◆ MATERIALS PROVIDED ◆
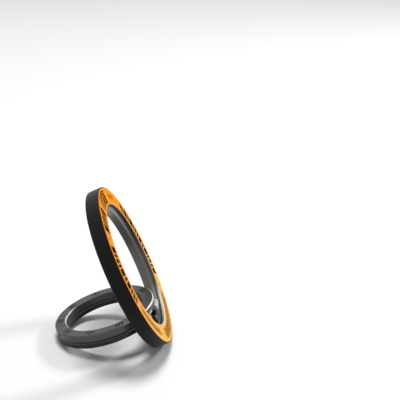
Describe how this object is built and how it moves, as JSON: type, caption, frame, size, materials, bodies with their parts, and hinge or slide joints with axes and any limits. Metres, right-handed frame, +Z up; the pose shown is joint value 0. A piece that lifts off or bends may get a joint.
--
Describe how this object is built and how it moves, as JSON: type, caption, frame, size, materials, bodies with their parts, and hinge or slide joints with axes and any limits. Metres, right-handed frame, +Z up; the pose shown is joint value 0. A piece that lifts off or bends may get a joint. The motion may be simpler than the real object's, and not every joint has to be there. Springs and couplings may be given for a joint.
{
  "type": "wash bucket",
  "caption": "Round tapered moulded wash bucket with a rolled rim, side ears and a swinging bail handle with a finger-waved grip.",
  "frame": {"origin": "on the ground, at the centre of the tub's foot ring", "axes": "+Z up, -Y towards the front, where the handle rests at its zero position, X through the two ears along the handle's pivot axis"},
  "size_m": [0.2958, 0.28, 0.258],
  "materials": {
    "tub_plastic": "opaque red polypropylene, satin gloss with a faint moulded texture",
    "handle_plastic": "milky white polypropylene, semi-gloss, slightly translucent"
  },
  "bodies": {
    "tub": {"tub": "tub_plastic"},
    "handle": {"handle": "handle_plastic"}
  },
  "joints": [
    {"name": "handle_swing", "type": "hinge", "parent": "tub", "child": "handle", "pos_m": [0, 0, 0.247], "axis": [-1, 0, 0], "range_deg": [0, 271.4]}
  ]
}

◆ EXERCISE OBJECTIVE ◆
Wherever a line in the data above holds "type", copy that line.

◆ OUTPUT OF THE TASK ◆
Describe how this object is built and how it moves, as JSON: type, caption, frame, size, materials, bodies with their parts, and hinge or slide joints with axes and any limits. Metres, right-handed frame, +Z up; the pose shown is joint value 0. A piece that lifts off or bends may get a joint.
Describe how this object is built and how it moves, as JSON: type, caption, frame, size, materials, bodies with their parts, and hinge or slide joints with axes and any limits. Metres, right-handed frame, +Z up; the pose shown is joint value 0. A piece that lifts off or bends may get a joint. The motion may be simpler than the real object's, and not every joint has to be there. Springs and couplings may be given for a joint.
  "type": "wash bucket",
    {"name": "handle_swing", "type": "hinge", "parent": "tub", "child": "handle", "pos_m": [0, 0, 0.247], "axis": [-1, 0, 0], "range_deg": [0, 271.4]}